First Cup: Friday

  • Mike Wells of The Indianapolis Star: "I should have known this was coming the minute I read the Colts were going to release defensive tackle Ed Johnson following his arrest on a charge of possession of the puff-puff, pass stuff. 'If the Colts can release Johnson, why can't Larry Bird do the same thing to Jamaal Tinsley and Shawne Williams?,' one person asked. ... Larry Bird and Co. don't have it as easy as the people over on West 56th Street or any other team in the NFL. ... Pacers owner Herb Simon would have to sign over a check for $21 million, which is what Tinsley will make in the final three years of his contract, if they release the point guard because NBA contracts are guaranteed. Read my words: NBA CONTRACTS ARE GUARANTEED. Can you blame Simon and Bird not wanting to just cut Tinsley?"TrueHoop First Cup

  • Brian Schmitz of the Orlando Sentinel: "Forward Pat Garrity, who had been with the Magic longer than any current player on the roster, announced his retirement on Thursday after nine seasons in an Orlando uniform. ... Admittedly not a great athlete, Garrity said he lasted longer in the NBA than he expected, largely on the strength of his textbook jump-shot. 'I got more out of it than I ever dreamed as far as financial rewards and the places the NBA has taken me,' he said. 'For as long as I played, I was never confident I'd have a 10-year career. I got more out of it than I could ever hope for.'"

  • Paul Coro of The Arizona Republic: "Amare Stoudemire never stops with pushing the Web site. He told me -- jokingly, mind you -- that he is following Chad Johnson/Ocho Cinco's lead and changing his name to amarestoudemire.com. Try getting that on the back of a jersey. Actually, his site's STAT TV is supposed to be posting some video of his Sierra Leone trip that might be worth a peek. 'It's something the world has never seen before,' he said."

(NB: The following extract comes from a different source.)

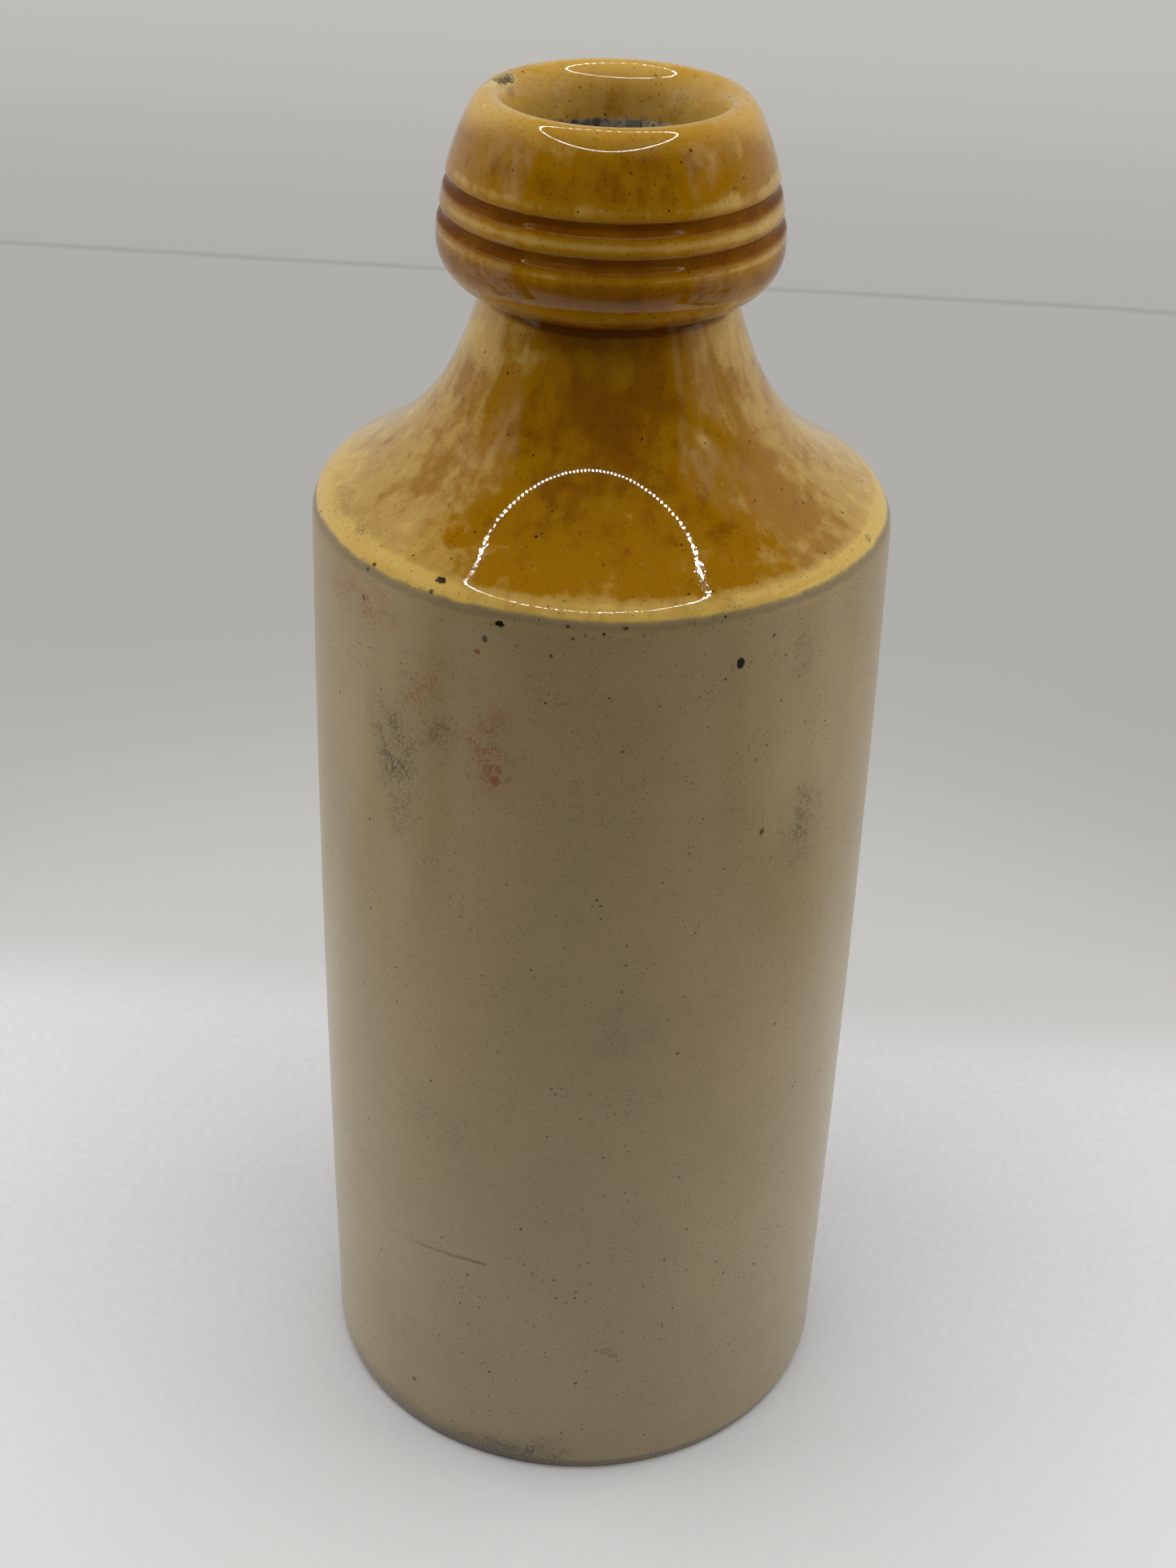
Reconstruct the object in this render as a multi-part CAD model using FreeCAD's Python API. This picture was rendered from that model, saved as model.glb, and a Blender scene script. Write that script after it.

  • Frank Zicarelli of the Toronto Sun: "Dubbed the Big Cat, the Toronto native has been one of the NBA's biggest busts the past few seasons, incapable of playing to the level that made Jamaal Magloire an all-star in 2004. Desperate for a big body who can rebound and defend the post, the Miami Heat took a flyer on Magloire by signing him to the veteran's minimum of $1.3-million US, an amount the NBA partially funds. It's a low-risk move by the Heat, but for Magloire it represents a much-needed wakeup call, as if he needed further prodding. Magloire is only 30 years old, but there are so many questions and concerns hovering over him that it's possible this season could be his last in the NBA, even in a basketball climate where centers are so scarce."

  • John Reid of The Times-Picayune: "Despite the demands, Julian Wright is likely to develop into a key contributor because of his work ethic. Wright often stayed at the Alario Center after practices to work on perimeter shooting. But Byron Scott peeked in on one of Wright's voluntary workouts last week and did not like what he saw. 'He's not in the condition he needs to be in yet for training camp,' Scott said. 'We've got to be in great condition, because we plan to play 100-plus games this season.'"

  • Kate Fagan of The Philadelphia Inquirer: "The Sixers had, arguably, the busiest summer of an NBA team. The roster is revamped, new options everywhere. But here's the big question: What do you guys think out there? Was it all worth it? Are we going to be sitting here in two years talking about, 'Oh my goodness, why'd the Sixers get locked up in that one?' Most of the e-mails I received were of the 'Great moves, this team is exactly where it needs to be' variety."

  • Mike Baldwin of The Oklahoman: "There will be a waiting list for Thunder season tickets. Just not yet. Thunder officials announced Thursday night that slightly less than 1,000 season tickets remain. All remaining tickets are $10 upper deck seats that will go on sale at 8 a.m. today. 'We are down to a precious few remaining seats,' said team spokesman Dan Mahoney. 'We will be open and encourage fans to keep their Friday appointments. By purchasing them, you become a Thunder season ticket member and enjoy all the benefits that brings, including securing your opportunity for future upgrades.'"

  • Neal Rubin of The Detroit News: "As the executive in charge of the national anthem at Detroit Pistons games, Tim Dameron has received some 'incredibly wonderful' tapes from singers who'd like to play The Palace. He also has been sent a fair number of what he delicately calls 'incredibly what-were-you-thinking tapes.' After nine years, the game presentation manager for Palace Sports & Entertainment has come to realize that 'the universal truth is everyone thinks they're the best singer that ever was -- myself included.' Monday, anyone with an inclination and $25 will get a chance to prove it. ... The Pistons don't want to say it this bluntly, but the $25 audition fee is designed to discourage the sorts of people everyone laughs at on 'American Idol.'"

  • Jerry Zgoda of the Minneapolis Star Tribune: "... your very own new Wolf is the one chosen for the cover of this season's EA Sports college-basketball video game, named NCAA Basketball 09 appropriately enough. Derrick Rose, Michael Beasley, O.J. Mayo aren't on the cover. Kevin Love is the guy, a fact he attributes to the UCLA mystique and the Bruins' run to last season's Final Four rather than his rugged good looks. 'If you saw the cover, you would know that's not why,' Love said when asked if he was selected because of his handsome mug."

  • Jasen Lee of the Deseret News: "Jazz and Bees President Randy Rigby said that travel costs for the Jazz, who fly by charter jet, have increased by at least 10 to 15 percent in the past year. ... The National Basketball Association and Major League Baseball have union agreements that leave team financial managers with few options to alleviate higher travel costs, Rigby said. The NBA agreement stipulates that players must stay in top hotels, and they usually travel on charter flights. Finding ways to cut travel costs is difficult, so for now, his organization just has to 'suck it up' and look for additional ways to generate revenue, he said."